In this trade, the maximum loss would be equal to the amount spent to open the trade, or $314.
The maximum gain on the trade is equal to the difference in exercise prices less the amount of the premium paid to open the trade.
For this trade in PEN, the maximum gain is $686 ($210- $200= $10; 10- $3.14 = $6.86). This represents $686 per contract since each contract covers 100 shares.
Most brokers will require minimum trading capital equal to the risk on the trade, or $314 to open this trade.
That is a potential gain of about 118% based on the amount risked in the trade. The trade could be closed early if the maximum gain is realized before the options expire.
A Trade for Short Term Bulls
As with the ownership of any stock, buying PEN could require a significant amount of capital and exposes the investor to standard risks of owning a stock.
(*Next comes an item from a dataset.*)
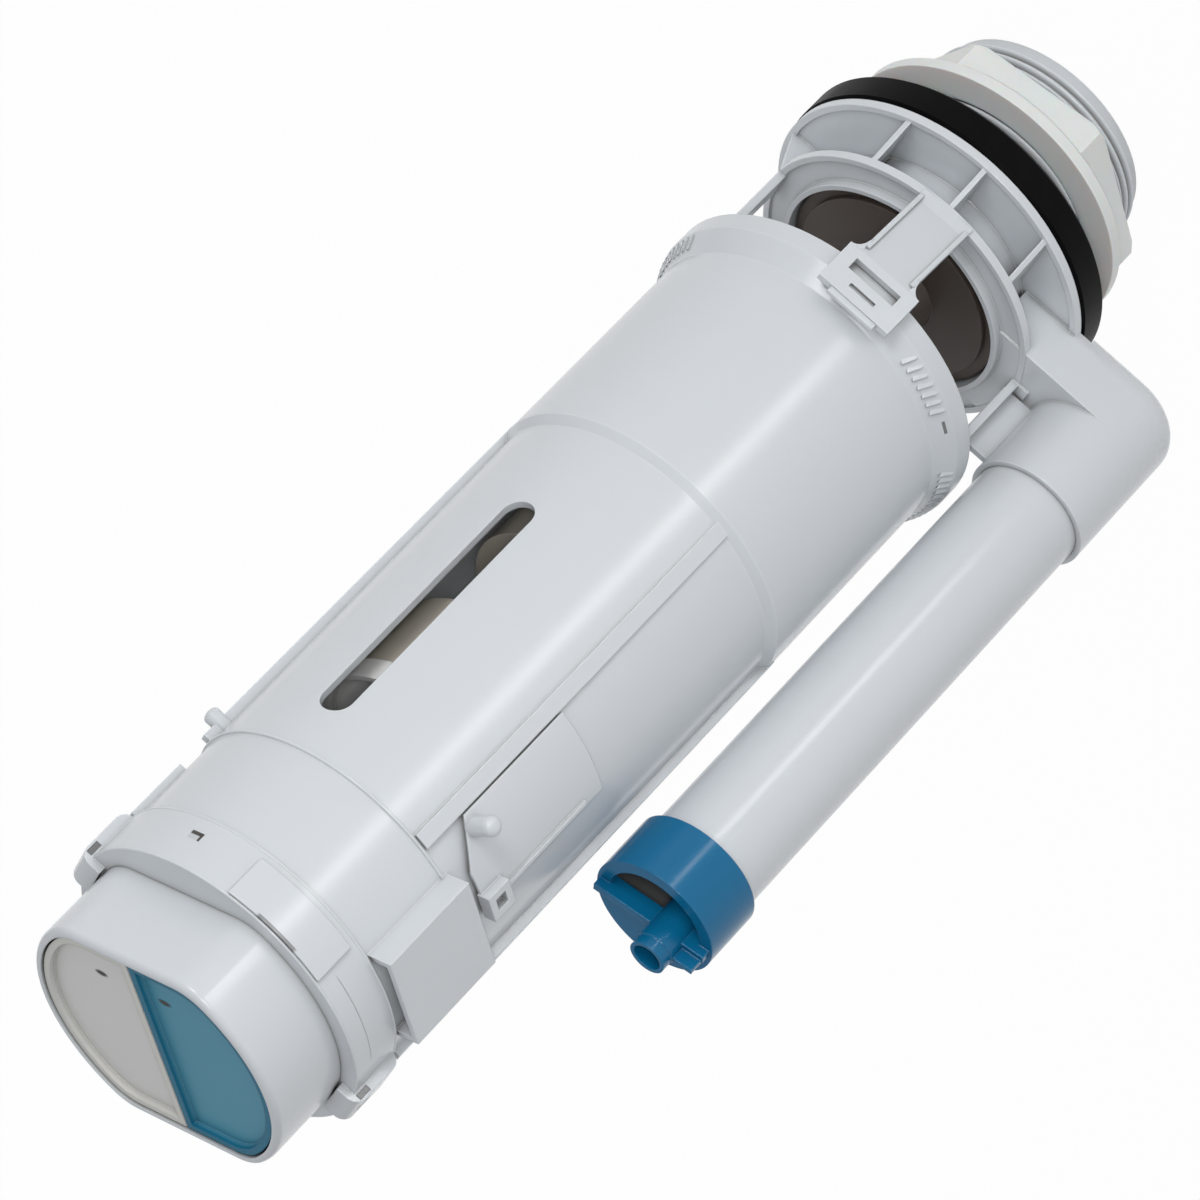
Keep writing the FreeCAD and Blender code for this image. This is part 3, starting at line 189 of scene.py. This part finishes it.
class Finish:
    """A material under construction."""

    def __init__(self, name):
        self.material = bpy.data.materials.new(name)
        self.material.use_nodes = True
        self.tree = self.material.node_tree
        self.tree.nodes.clear()
        place = self.node("ShaderNodeTexCoord")
        self.place = Signal(self, place.outputs["Object"])

    def node(self, kind, settings=None, inputs=None):
        """Adds a node, sets its settings first and then its sockets' values or links."""
        made = self.tree.nodes.new(kind)
        for key, value in (settings or {}).items():
            if key == "stops":
                fill_ramp(made.color_ramp, value)
            else:
                setattr(made, key, value)
        for key, value in (inputs or {}).items():
            if isinstance(value, Signal):
                self.tree.links.new(value.socket, made.inputs[key])
            else:
                made.inputs[key].default_value = value
        return made

    def noise(self, grain, detail=3.0, roughness=0.55, stretch=(1.0, 1.0, 1.0)):
        """Noise whose features are about one grain across, in metres."""
        spread = self.node("ShaderNodeMapping", None,
                           {"Vector": self.place, "Scale": stretch})
        made = self.node("ShaderNodeTexNoise", None,
                         {"Vector": Signal(self, spread.outputs[0]), "Scale": 1.0 / grain,
                          "Detail": detail, "Roughness": roughness})
        return Signal(self, made.outputs["Fac"])

    def ramp(self, value, *stops):
        """A value sent through straight runs between stops of place and height."""
        made = self.node("ShaderNodeValToRGB", {"stops": stops}, {"Fac": value})
        return Signal(self, made.outputs["Color"])

    def mix(self, share, first, second):
        """A colour between two, by a share from 0 to 1."""
        made = self.node("ShaderNodeMix", {"data_type": "RGBA"},
                         {0: share, 6: first, 7: second})
        return Signal(self, made.outputs[2])

    def edge_wear_and_highlight(self, reach):
        """1 where an edge or a corner is nearer than the reach, and 0 on open faces."""
        rounded = self.node("ShaderNodeBevel", {"samples": 4}, {"Radius": reach})
        plain = self.node("ShaderNodeNewGeometry")
        both = self.node("ShaderNodeVectorMath", {"operation": "DOT_PRODUCT"},
                         {0: Signal(self, rounded.outputs[0]),
                          1: Signal(self, plain.outputs["Normal"])})
        return self.ramp(Signal(self, both.outputs["Value"]), (0.90, 1.0), (0.995, 0.0))

    def crease(self, reach):
        """0 deep in a crease or a narrow gap, and 1 on open faces."""
        made = self.node("ShaderNodeAmbientOcclusion", {"samples": 6}, {"Distance": reach})
        return Signal(self, made.outputs["AO"])

    def bump(self, height, strength, distance, under=None):
        """The normal of a relief of that height, over an already bent normal."""
        sockets = {"Strength": strength, "Distance": distance, "Height": height}
        if under is not None:
            sockets["Normal"] = under
        made = self.node("ShaderNodeBump", None, sockets)
        return Signal(self, made.outputs[0])

    def stretched(self, spot):
        """Coordinates in which a small level ellipse about a spot has the radius 1."""
        centred = self.node("ShaderNodeVectorMath", {"operation": "SUBTRACT"},
                            {0: self.place, 1: spot})
        turned = self.node("ShaderNodeMapping", {"vector_type": "TEXTURE"},
                           {"Vector": Signal(self, centred.outputs[0]), "Rotation":
                            (0.0, 0.0, HEAD_TURN), "Scale": THUMB_MARK_SIZE})
        return Signal(self, turned.outputs[0])

    def soft_edges(self, radius):
        """A normal that rounds every sharp edge by that radius."""
        made = self.node("ShaderNodeBevel", {"samples": 8}, {"Radius": radius})
        return Signal(self, made.outputs[0])

    def around(self):
        """The direction about the valve's axis, in degrees from the front toward +X."""
        apart = self.node("ShaderNodeSeparateXYZ", None, {0: self.place})
        across, deep, height = (Signal(self, apart.outputs[i]) for i in range(3))
        turn = across.combined("ARCTAN2", across, deep * -1.0) * math.degrees(1.0)
        return turn, height

    def level_place(self):
        """The X and Y coordinates."""
        apart = self.node("ShaderNodeSeparateXYZ", None, {0: self.place})
        return Signal(self, apart.outputs[0]), Signal(self, apart.outputs[1])

    def patch(self, along, up, middle, half):
        """1 inside a small soft-edged rectangle on two measures, and 0 outside it."""
        far = (along - middle[0]).combined("ABSOLUTE", along - middle[0], 0.0) * (1.0 / half[0])
        high = (up - middle[1]).combined("ABSOLUTE", up - middle[1], 0.0) * (1.0 / half[1])
        edge = far.combined("MAXIMUM", far, high)
        return self.ramp(edge * 0.5, (0.44, 1.0), (0.5, 0.0))

    def shade(self, colour, roughness, normal, constants):
        """Ends the material in one principled shader."""
        sockets = {"Base Color": colour, "Roughness": roughness, "Normal": normal}
        sockets.update(constants)
        shader = self.node("ShaderNodeBsdfPrincipled", None, sockets)
        self.node("ShaderNodeOutputMaterial", None,
                  {"Surface": Signal(self, shader.outputs[0])})
        return self.material


def fill_ramp(ramp, stops):
    """Sets a ramp's stops, each a place with a grey height or a colour."""
    while len(ramp.elements) < len(stops):
        ramp.elements.new(0.5)
    for element, (place, height) in zip(ramp.elements, stops):
        element.position = place
        element.color = height if isinstance(height, tuple) else (height, height, height, 1.0)


def screen_colour(red, green, blue):
    """A colour read from a screen, 0 to 255, as the linear values that shaders take."""
    channels = []
    for channel in (red, green, blue):
        share = channel / 255.0
        channels.append(share / 12.92 if share <= 0.04045 else ((share + 0.055) / 1.055) ** 2.4)
    return (*channels, 1.0)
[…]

To reduce the risks of a trade, an investor could purchase a call option. This allows them to benefit from upside moves in the stock while limiting risk to the amount paid for the options. However, buying a call option can also require a significant amount of capital and includes the risk of a 100% loss.
Whenever an option is bought, the maximum risk is always equal to 100% of the amount of spent to purchase the option. Since options cost significantly less than a stock, the risk in dollar terms will usually be relatively small to own an option.
To further limit the risks of the trade, an investor could use a bull call spread. This strategy consists of buying one call option and selling another at a higher strike price to help pay for the cost of buying the first call. The spread strategy always reduces the risk of an options trade.
This strategy is designed to profit from a gain in the underlying stock’s price but the benefit of avoiding the large up-front capital outlay and downside risk of outright stock ownership. The potential risks and rewards of this strategy are summarized in the chart below.
Source: The Options Industry Council
Both the potential profit and loss for the bull call spread are limited. The maximum loss is equal to the net premium paid when the trade is opened. The maximum profit is limited to the difference between the strike prices, less the debit paid to put on the position.
This strategy could be especially appealing with high priced stocks where the share price and options premiums are often a significant commitment of capital for smaller investors.